▶ **DATA EXTRACT**

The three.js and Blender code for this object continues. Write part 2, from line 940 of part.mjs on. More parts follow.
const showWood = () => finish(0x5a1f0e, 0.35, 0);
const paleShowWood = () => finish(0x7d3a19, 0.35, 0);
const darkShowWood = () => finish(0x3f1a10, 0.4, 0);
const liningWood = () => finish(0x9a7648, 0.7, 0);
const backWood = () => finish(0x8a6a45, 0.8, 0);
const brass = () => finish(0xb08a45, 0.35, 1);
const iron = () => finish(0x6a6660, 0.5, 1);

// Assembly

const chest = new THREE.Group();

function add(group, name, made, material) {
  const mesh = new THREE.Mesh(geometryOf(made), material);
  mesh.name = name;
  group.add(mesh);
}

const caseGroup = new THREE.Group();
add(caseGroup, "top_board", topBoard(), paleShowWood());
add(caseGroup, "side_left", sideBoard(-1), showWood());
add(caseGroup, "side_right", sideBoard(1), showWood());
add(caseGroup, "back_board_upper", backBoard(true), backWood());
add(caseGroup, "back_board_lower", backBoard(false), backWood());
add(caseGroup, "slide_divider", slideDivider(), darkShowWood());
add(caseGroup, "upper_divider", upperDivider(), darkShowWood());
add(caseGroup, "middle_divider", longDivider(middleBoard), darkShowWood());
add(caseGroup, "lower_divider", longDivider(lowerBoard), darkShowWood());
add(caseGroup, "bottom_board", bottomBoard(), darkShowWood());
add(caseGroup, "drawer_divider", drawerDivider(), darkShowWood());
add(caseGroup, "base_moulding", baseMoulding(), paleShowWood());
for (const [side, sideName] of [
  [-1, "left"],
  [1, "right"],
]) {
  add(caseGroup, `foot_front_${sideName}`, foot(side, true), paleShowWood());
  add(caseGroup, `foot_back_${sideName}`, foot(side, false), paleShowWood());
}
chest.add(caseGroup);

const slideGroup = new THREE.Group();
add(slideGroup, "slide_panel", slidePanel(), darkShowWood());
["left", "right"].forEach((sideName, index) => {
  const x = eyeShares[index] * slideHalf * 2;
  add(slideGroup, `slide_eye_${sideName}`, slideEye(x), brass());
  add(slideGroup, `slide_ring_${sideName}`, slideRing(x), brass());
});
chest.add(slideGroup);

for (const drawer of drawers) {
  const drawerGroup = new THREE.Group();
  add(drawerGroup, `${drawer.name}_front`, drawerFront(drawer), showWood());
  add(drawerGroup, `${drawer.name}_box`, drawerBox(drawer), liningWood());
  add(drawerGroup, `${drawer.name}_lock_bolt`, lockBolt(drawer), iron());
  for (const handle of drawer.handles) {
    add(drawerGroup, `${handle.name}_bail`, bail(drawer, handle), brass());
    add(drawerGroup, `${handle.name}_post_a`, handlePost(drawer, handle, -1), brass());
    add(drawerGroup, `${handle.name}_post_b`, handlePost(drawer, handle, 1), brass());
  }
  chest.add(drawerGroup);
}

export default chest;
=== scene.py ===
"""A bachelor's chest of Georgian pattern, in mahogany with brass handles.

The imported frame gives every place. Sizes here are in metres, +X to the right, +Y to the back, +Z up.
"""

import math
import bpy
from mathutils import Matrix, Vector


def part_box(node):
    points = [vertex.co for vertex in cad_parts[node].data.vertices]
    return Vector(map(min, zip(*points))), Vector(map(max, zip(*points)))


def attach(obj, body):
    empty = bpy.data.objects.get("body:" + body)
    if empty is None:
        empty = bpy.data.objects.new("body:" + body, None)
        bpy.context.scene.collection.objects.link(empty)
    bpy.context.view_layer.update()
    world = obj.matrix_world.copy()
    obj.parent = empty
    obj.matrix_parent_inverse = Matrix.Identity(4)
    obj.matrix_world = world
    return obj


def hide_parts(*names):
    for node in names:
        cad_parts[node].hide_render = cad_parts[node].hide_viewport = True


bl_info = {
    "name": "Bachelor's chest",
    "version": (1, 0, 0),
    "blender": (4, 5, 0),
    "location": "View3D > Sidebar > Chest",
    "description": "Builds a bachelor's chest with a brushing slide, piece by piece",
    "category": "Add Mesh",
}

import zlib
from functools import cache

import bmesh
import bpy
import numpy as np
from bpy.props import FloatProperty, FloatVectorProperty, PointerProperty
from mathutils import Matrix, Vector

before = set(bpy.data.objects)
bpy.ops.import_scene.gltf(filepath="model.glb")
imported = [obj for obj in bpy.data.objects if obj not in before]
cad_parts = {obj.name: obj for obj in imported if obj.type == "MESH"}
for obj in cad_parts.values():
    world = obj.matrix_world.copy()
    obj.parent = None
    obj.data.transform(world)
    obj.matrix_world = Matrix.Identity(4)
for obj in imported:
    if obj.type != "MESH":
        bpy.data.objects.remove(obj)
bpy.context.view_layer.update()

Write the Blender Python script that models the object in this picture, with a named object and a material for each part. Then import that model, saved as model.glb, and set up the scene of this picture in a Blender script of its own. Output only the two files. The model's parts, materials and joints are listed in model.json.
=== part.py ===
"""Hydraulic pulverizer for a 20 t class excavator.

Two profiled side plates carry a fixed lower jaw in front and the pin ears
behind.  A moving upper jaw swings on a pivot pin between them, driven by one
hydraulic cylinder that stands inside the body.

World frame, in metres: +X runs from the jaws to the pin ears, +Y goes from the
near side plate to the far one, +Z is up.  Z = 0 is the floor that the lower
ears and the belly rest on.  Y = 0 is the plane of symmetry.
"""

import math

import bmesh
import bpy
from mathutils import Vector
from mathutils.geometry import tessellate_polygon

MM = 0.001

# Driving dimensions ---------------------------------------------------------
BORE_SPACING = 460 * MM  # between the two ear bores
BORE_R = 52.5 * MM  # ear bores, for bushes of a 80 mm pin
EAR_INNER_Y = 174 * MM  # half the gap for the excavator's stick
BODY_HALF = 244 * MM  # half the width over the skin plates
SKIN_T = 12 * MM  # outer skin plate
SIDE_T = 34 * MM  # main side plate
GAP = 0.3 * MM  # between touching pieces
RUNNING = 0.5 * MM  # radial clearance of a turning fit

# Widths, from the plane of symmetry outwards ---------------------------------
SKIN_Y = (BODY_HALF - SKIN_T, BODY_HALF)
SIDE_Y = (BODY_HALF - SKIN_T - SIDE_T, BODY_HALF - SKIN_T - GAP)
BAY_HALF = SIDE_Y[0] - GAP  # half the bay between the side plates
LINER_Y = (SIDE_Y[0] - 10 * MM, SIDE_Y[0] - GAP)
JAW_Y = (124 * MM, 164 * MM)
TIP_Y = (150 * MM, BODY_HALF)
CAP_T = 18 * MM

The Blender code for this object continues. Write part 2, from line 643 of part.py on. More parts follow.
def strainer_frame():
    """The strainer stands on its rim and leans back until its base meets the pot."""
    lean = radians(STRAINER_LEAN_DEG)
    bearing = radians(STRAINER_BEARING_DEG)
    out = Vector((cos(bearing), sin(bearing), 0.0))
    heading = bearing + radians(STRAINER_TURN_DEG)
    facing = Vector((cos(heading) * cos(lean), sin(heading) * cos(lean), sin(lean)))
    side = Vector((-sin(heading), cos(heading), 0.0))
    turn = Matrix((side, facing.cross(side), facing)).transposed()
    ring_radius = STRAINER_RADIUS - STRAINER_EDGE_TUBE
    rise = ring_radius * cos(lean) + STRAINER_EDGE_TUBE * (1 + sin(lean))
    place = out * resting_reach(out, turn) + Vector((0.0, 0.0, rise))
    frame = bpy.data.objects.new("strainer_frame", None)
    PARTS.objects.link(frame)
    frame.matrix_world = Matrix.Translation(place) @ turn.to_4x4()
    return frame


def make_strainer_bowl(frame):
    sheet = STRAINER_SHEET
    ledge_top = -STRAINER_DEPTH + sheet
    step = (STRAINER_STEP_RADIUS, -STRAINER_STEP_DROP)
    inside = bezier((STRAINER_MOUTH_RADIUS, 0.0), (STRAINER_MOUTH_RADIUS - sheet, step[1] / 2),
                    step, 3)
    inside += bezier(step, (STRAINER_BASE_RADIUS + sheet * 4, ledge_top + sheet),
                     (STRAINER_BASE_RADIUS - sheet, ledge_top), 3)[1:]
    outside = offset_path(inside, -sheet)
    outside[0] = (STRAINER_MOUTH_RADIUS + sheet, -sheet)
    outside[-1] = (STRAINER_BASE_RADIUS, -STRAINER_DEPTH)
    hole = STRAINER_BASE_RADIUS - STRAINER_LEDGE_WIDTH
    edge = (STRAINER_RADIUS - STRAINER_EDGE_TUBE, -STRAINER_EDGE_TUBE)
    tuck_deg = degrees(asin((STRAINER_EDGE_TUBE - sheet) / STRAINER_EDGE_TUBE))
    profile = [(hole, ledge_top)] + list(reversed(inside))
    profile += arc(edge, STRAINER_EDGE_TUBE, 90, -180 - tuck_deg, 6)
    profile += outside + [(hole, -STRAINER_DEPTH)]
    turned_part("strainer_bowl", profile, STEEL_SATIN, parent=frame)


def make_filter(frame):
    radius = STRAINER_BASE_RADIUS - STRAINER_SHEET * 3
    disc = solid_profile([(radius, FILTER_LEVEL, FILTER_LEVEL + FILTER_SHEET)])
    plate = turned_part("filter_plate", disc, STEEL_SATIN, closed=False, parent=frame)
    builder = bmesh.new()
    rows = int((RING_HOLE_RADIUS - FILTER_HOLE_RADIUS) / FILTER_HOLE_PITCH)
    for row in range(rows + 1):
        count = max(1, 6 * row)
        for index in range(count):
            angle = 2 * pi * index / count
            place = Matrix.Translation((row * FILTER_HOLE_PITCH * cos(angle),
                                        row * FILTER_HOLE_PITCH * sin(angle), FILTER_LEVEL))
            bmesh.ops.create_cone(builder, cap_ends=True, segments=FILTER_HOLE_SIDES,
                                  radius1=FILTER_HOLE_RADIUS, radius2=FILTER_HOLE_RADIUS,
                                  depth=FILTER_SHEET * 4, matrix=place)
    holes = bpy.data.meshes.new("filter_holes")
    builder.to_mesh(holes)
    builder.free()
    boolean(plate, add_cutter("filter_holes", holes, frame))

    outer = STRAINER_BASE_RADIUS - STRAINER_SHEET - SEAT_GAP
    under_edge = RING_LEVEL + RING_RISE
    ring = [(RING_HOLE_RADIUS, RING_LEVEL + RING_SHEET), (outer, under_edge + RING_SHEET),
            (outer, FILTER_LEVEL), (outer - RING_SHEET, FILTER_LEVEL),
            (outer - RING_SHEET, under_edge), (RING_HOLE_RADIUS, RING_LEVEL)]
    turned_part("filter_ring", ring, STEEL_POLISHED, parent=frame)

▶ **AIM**
Transcribe precisely the lines between the one that contains "for (const drawer" and the one that contains "imported = [obj", counting those two lines as part of the range.

▶ **CORRECT OUTPUT**
for (const drawer of drawers) {
  const drawerGroup = new THREE.Group();
  add(drawerGroup, `${drawer.name}_front`, drawerFront(drawer), showWood());
  add(drawerGroup, `${drawer.name}_box`, drawerBox(drawer), liningWood());
  add(drawerGroup, `${drawer.name}_lock_bolt`, lockBolt(drawer), iron());
  for (const handle of drawer.handles) {
    add(drawerGroup, `${handle.name}_bail`, bail(drawer, handle), brass());
    add(drawerGroup, `${handle.name}_post_a`, handlePost(drawer, handle, -1), brass());
    add(drawerGroup, `${handle.name}_post_b`, handlePost(drawer, handle, 1), brass());
  }
  chest.add(drawerGroup);
}

export default chest;
=== scene.py ===
"""A bachelor's chest of Georgian pattern, in mahogany with brass handles.

The imported frame gives every place. Sizes here are in metres, +X to the right, +Y to the back, +Z up.
"""

import math
import bpy
from mathutils import Matrix, Vector


def part_box(node):
    points = [vertex.co for vertex in cad_parts[node].data.vertices]
    return Vector(map(min, zip(*points))), Vector(map(max, zip(*points)))


def attach(obj, body):
    empty = bpy.data.objects.get("body:" + body)
    if empty is None:
        empty = bpy.data.objects.new("body:" + body, None)
        bpy.context.scene.collection.objects.link(empty)
    bpy.context.view_layer.update()
    world = obj.matrix_world.copy()
    obj.parent = empty
    obj.matrix_parent_inverse = Matrix.Identity(4)
    obj.matrix_world = world
    return obj


def hide_parts(*names):
    for node in names:
        cad_parts[node].hide_render = cad_parts[node].hide_viewport = True


bl_info = {
    "name": "Bachelor's chest",
    "version": (1, 0, 0),
    "blender": (4, 5, 0),
    "location": "View3D > Sidebar > Chest",
    "description": "Builds a bachelor's chest with a brushing slide, piece by piece",
    "category": "Add Mesh",
}

import zlib
from functools import cache

import bmesh
import bpy
import numpy as np
from bpy.props import FloatProperty, FloatVectorProperty, PointerProperty
from mathutils import Matrix, Vector

before = set(bpy.data.objects)
bpy.ops.import_scene.gltf(filepath="model.glb")
imported = [obj for obj in bpy.data.objects if obj not in before]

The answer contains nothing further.